Thirty-five years later we remember. Pryor and Arguello are both dead. They became unlikely friends later in life and Pryor campaigned for Arguello when he staged a successful run for Mayor of Managua in Nicaragua. He won, but took his own life in 2009, suffering from depression. Cocaine derailed Pryor’s career at its height. He retired undefeated and badly strung out in 1980, returning later as a shell of himself. He eventually cleaned up his act and lived a life of public service until his death last year at the age of 60.

Mancini was badly scarred by the Kim fight and never fulfilled the potential for greatness that seemed present in him. He retired following convincing losses to Livingstone Bramble, only coming out of retirement briefly to lose a dull decision to Hector Camacho. He remains a cult hero and the much-deserved subject of a great Warren Zevon song. Richard Green, the referee who failed to stop Mancini-Kim before it was too late, committed suicide the following year.

Remarkably, Larry Holmes and Tex Cobb both thrived.
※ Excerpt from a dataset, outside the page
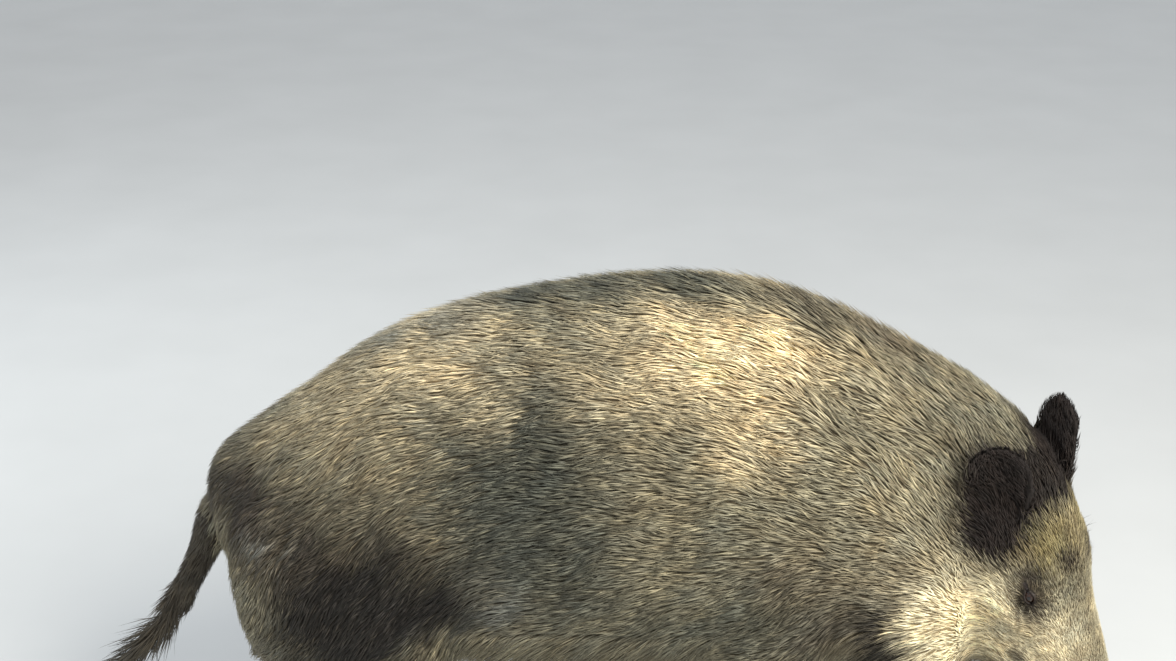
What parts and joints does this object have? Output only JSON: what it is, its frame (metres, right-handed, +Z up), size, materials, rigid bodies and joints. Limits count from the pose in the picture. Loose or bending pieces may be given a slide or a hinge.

Holmes would go on to assert again and again his inarguable status as one of the ten greatest heavyweights of all time, and eventually live out the fullness of his Ali worship by being ritually slaughtered in an ill-advised comeback against Mike Tyson. Cobb would find a second career as a colorful personality and actor, culminating in his indelible role as the “Lone Rider Of The Apocalypse” in the Coen Brothers’ classic screwball comedy Raising Arizona. Boxing kept trucking on, periodically producing great stars and managing extended periods of prosperity. But in many ways the good times were over for good.